Pour ceux, parmi les lecteurs, qui ne le sauraient pas, il s’agit d’un vaste champ de ruines piqué ici ou là de monuments (porte monumentale, capitole, amphithéâtre, fontaine publique…) comme pour le ficher au sol et empêcher sa dérive vers le vaste lit de l’oued voisin dont les berges sont noyées de verdure, des essences (peupliers, ormes et autres végétations «exotiques» amenée ici par les riches colons français qui exploitaient cette terre gorgée de l’eau des sources de Sra Ouertane, parmi lesquelles jaillit, à El Ksour, celle d’une eau minérale réputée. Le site est important, très important.

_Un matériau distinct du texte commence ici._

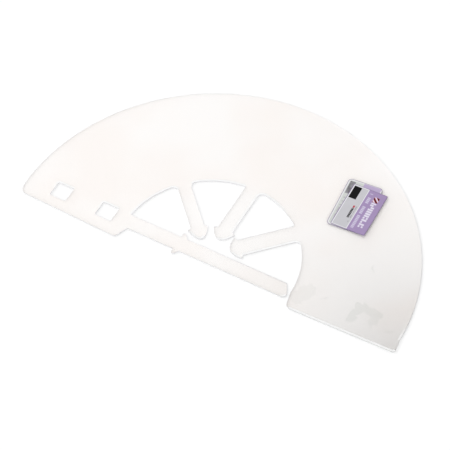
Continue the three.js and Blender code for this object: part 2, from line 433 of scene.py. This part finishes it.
def new_piece(name, points, triangles, quads):
    """A mesh object, given in millimetres, with smooth faces."""
    mesh = bpy.data.meshes.new(name)
    faces = triangles.tolist() + quads.tolist()
    mesh.from_pydata((points * MM).tolist(), [], faces)
    mesh.polygons.foreach_set("use_smooth", np.ones(len(faces), bool))
    mesh.update()
    mesh.set_sharp_from_angle(angle=SHARP_ANGLE)
    piece = bpy.data.objects.new(name, mesh)
    bpy.context.scene.collection.objects.link(piece)
    return piece


def add_values(piece, name, kind, domain, values):
    """Stores values on the mesh under a name that its material reads."""
    attribute = piece.data.attributes.new(name, kind, domain)
    field = "vector" if kind == "FLOAT_VECTOR" else "value"
    attribute.data.foreach_set(field, np.ascontiguousarray(values, np.float32).ravel())


# ---------------------------------------------------------------- sheet pieces

def corner_lift(points):
    """How high the sheet stands off the surface near the plain end's rim corner.

    z = CORNER_LIFT (1 - d / CORNER_LIFT_REACH)^2 for a point at the distance d from the corner.
    """
    low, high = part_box(SHEET_NODE)
    corner = np.array((high[0], low[1])) / MM
    gap = np.linalg.norm(points[:, :2] - corner, axis=1) / CORNER_LIFT_REACH
    return CORNER_LIFT * np.clip(1 - gap, 0, 1) ** 2


def add_sheet_values(piece, rest, cut, flat_count, seam):
    """What the sheet's materials read: place at rest, nearest cut edge, and walls on a fold."""
    gap, number = distances(rest[:, :2], cut)
    run = cut[:, 1] - cut[:, 0]
    facing = (run / np.linalg.norm(run, axis=1)[:, None])[number]
    outward = np.column_stack([facing[:, 1], -facing[:, 0], np.zeros(len(gap))])
    add_values(piece, "edge_mm", "FLOAT", "POINT", gap)
    add_values(piece, "edge_facing", "FLOAT_VECTOR", "POINT", outward)
    add_values(piece, "rest_mm", "FLOAT_VECTOR", "POINT", rest)
    add_values(piece, "seam", "FLOAT", "FACE", np.concatenate([np.zeros(flat_count), seam]))


def sheet_piece(name, node, body, spacing, grid, plastic, cut_edge):
    """One piece of the clear sheet. A flap has close rows of points across the stretch where it would
    bend at its fold.
    """
    folds = creases()
    mine = [crease for crease in folds if crease[0] == body]
    edges, on_fold = snapped(top_edges(node), folds)
    bottom, top = (corner[2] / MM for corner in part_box(node))
    points, triangles, quads, seam = plate_arrays(
        edges, on_fold, (bottom, top), SHEET_ROUND, spacing, grid, EDGE_DEPTHS, mine
    )
    rest = points.copy()
    if not mine:
        points[:, 2] += corner_lift(points)
    piece = new_piece(name, points, triangles, quads)
    add_sheet_values(piece, rest, edges[~on_fold], len(triangles), seam)
    piece.data.materials.append(plastic)
    piece.data.materials.append(cut_edge)
    on_rim = np.concatenate([np.zeros(len(triangles)), ~seam]).astype(np.int32)
    piece.data.polygons.foreach_set("material_index", on_rim)
    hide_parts(node)
    if mine:
        _, place, outward = mine[0]
        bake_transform(piece)
    else:
        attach(piece, body)


# ---------------------------------------------------------------- cards

def card_frame(edges):
    """A card's centre and its own x and y directions. Its longest sides run along y."""
    run = edges[:, 1] - edges[:, 0]
    longest = run[np.linalg.norm(run, axis=1).argmax()]
    up = longest / np.linalg.norm(longest) * np.sign(longest[1])
    right = np.array((up[1], -up[0]))
    own = edges.reshape(-1, 2) @ np.stack([right, up], axis=1)
    middle = (own.min(0) + own.max(0)) / 2
    return middle[0] * right + middle[1] * up, right, up, (own.max(0) - own.min(0)) / 2


def cover_curl(own, half):
    """How high the cover card stands up at a point: most at its lower right corner.

    z = COVER_BOW ((1 + x) / 2)^2 b^0.7 + COVER_CURL max(0, (x - y) / 2)^1.7 b, where x and y go from
    -1 to 1 across the card and b = (1 - y) / 2.
    """
    x, y = own[:, 0] / half[0], own[:, 1] / half[1]
    below = (1 - y) / 2
    bow = COVER_BOW * ((1 + x) / 2) ** 2 * below ** 0.7
    return bow + COVER_CURL * np.clip((x - y) / 2, 0, 1) ** 1.7 * below


def card_piece(name, node, body, curl=None):
    """A printed card, with its own coordinates in millimetres from its centre for the print."""
    edges = top_edges(node)
    bottom, top = (corner[2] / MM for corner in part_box(node))
    none = np.zeros(len(edges), bool)
    points, triangles, quads, _ = plate_arrays(
        edges, none, (bottom, top), CARD_ROUND, CARD_SPACING, CARD_GRID, CARD_DEPTHS
    )
    centre, right, up, half = card_frame(edges)
    step = points[:, :2] - centre
    own = np.column_stack([step @ right, step @ up, points[:, 2] - top])
    if curl:
        points[:, 2] += curl(own, half)
    piece = new_piece(name, points, triangles, quads)
    add_values(piece, "card_mm", "FLOAT_VECTOR", "POINT", own)
    add_values(piece, "edge_mm", "FLOAT", "POINT", distances(points[:, :2], edges)[0])
    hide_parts(node)
    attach(piece, body)
    return piece


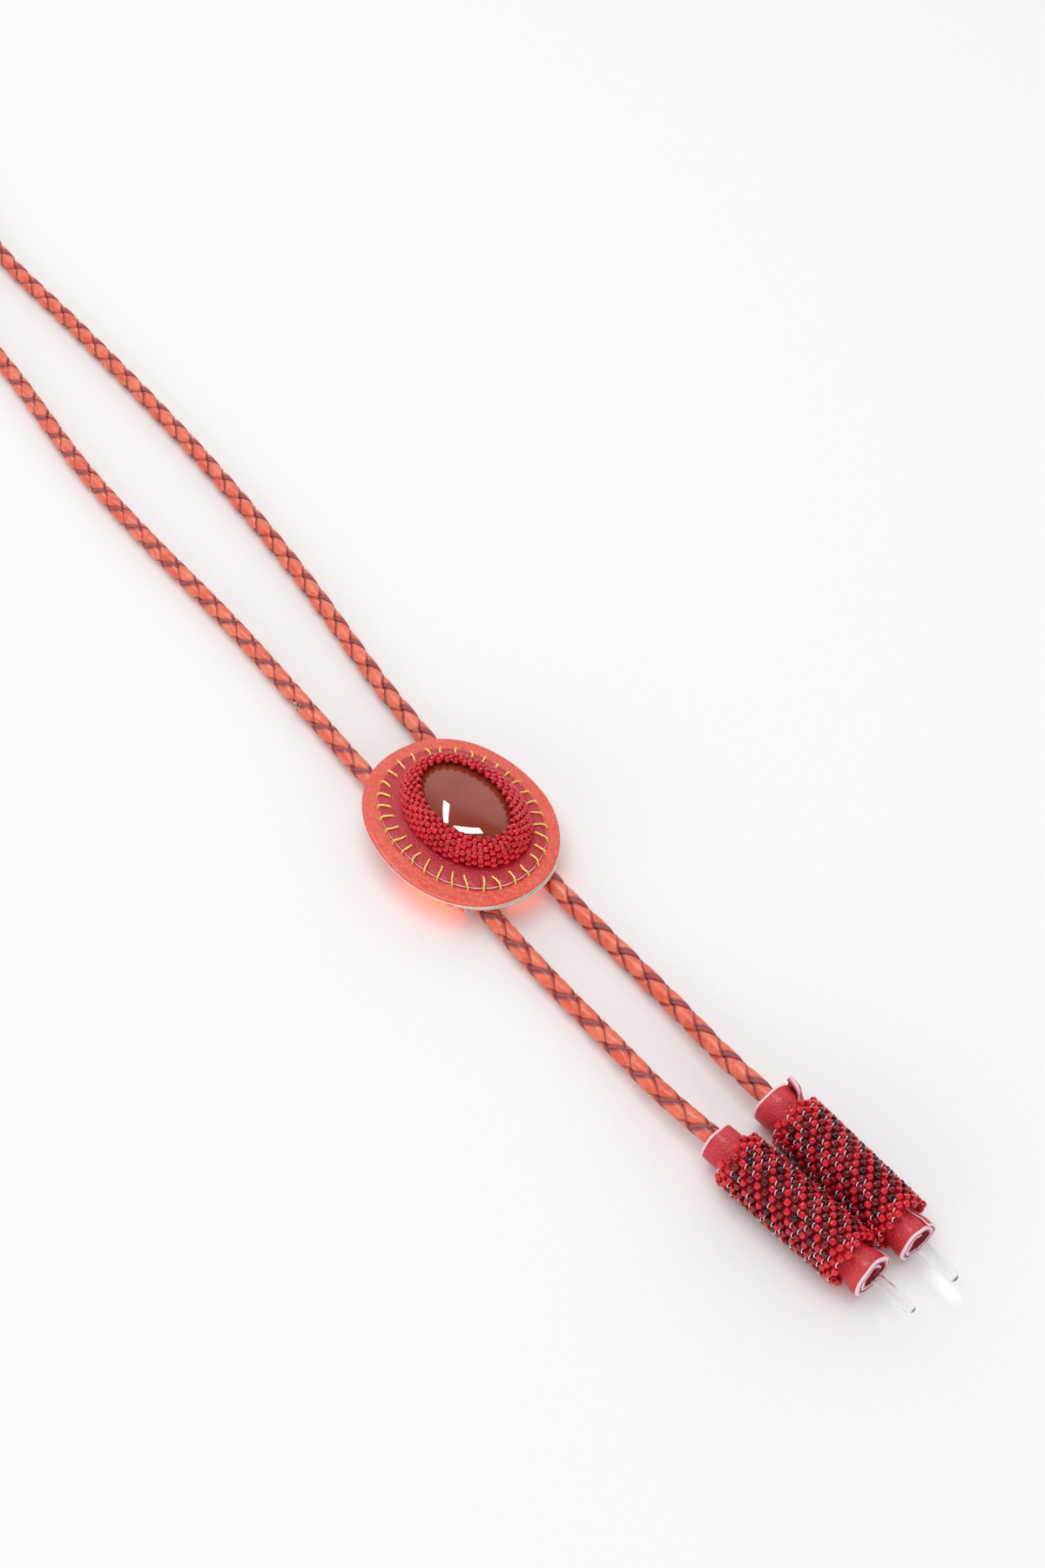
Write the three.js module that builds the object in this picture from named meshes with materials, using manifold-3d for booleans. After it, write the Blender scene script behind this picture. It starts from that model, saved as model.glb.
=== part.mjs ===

Même que le vénérable Institut du patrimoine y a entrepris, depuis longtemps, oh ! très longtemps, la restauration de l’amphithéâtre qui n’est toujours pas très avancée; même qu’il s’est empressé d’y aménager une maison des fouilles pour des fouilles à venir et dont on n’a vu que la mise en place d’une clôture (ça fait sérieux, une clôture, même si elle ne protège pas l’endroit du bétail qui y vient paître en toute tranquillité). Bref, c’est un site important, très important, mais je n’ai pas l’intention de vous faire dessus un cours d’histoire que connaît mieux que quiconque Béchir, un hurluberlu, standardiste à la délégation, doublé d’un violoniste virtuose amateur, féru d’histoire, de la sienne, c’est-à-dire de la région, qu’il connaît par cœur et qu’il vous déverse dessus comme le roucoulement d’un rossignol du haut d’un piédestal improvisé au beau milieu des ruines. Sachez cependant que de ce site proviennent quelques-uns des plus beaux pavements de mosaïque du musée du Bardo, dont l’étonnant « catalogue » des types d’embarcations du bassin méditerranéen. Ces mosaïques proviennent des somptueuses demeures patriciennes dont les vestiges se trouvent de l’autre côté de l’oued Mdeina qui traverse le site et qui témoignent aujourd’hui encore de la prospérité et du raffinement de la vie dans cette cité à l’époque romaine.
Un grain de folie
Richesses immatérielles. Pas la moindre retombée sur la région. Coïncidence, Ammar Belghith, artiste errant qui a bourlingué en Orient moyen et extrême d’où il aurait pu ramener sagesse et beaucoup d’argent et qui est rentré juste avec un grain de folie, possède, à un jet de pierre du site, quelques arpents de terre en forme de dôme percés à leur sommet d’un tunnel creusé dans la roche. Peintre en quête de passerelle pour le ciel, Ammar a décidé de s’installer ici, d’aménager un atelier dans sa grotte et un espace pour l’accueil des visiteurs venus de loin, juste pour admirer son œuvre, ou celles de ses ancêtres les Amazighs romanisés. Il a fait part de sa folie aux autorités locales, régionales, puis nationales. Partout, il a recueilli des ovations. «Fonce, on est avec toi. Ton projet constitue un plus pour la localité, pour la région, pour le pays». Alors, il a foncé. Il a couru, couru et quand, haletant, il s’est arrêté pour demander leur avis à ses accompagnateurs des diverses administrations, il n’a trouvé autour de lui que la solitude de Sra Ouertane. Volatilisées les promesses de soutien pour l’installation d’une unité d’accueil et de logement dans la ferme, vaporisées les cohortes de visiteurs débarqués par les agences de voyages dites spécialisées dans le tourisme culturel. Il en est tombé malade, à deux doigts de la mort. Alors, dans son lit d’hôpital, ne lui restait plus de ses illusions passées que le goût amer-acide de la dérision et la cocasserie de situations burlesques. Un humour pas noir pour un sou. Drôle et sonore comme le chant des oiseaux au rendez-vous de l’aube. Optimiste aussi, car il faut triompher de la médiocrité et, surtout, parce que, aujourd’hui, on peut dire ce qu’on a sur le cœur, comme cela jaillit du fond de l’âme. C’est cela aussi, la Révolution.
Il fait printemps, en cette mi-mars. Mais le printemps est toujours tardif, du côté de l’Ouest. Il y fait encore un peu froid, un peu gris ; c’est le climat qui veut cela. Mais il est sur le point d’éclore dans toute sa splendeur, dans une explosion de couleurs et de senteurs. En attendant, Ammar Belghith enchaîne les répétitions, avec Béchir et les autres qui s’activent à aménager une scène sur cette colline de nulle part. Avec, aussi, le trac des débutants.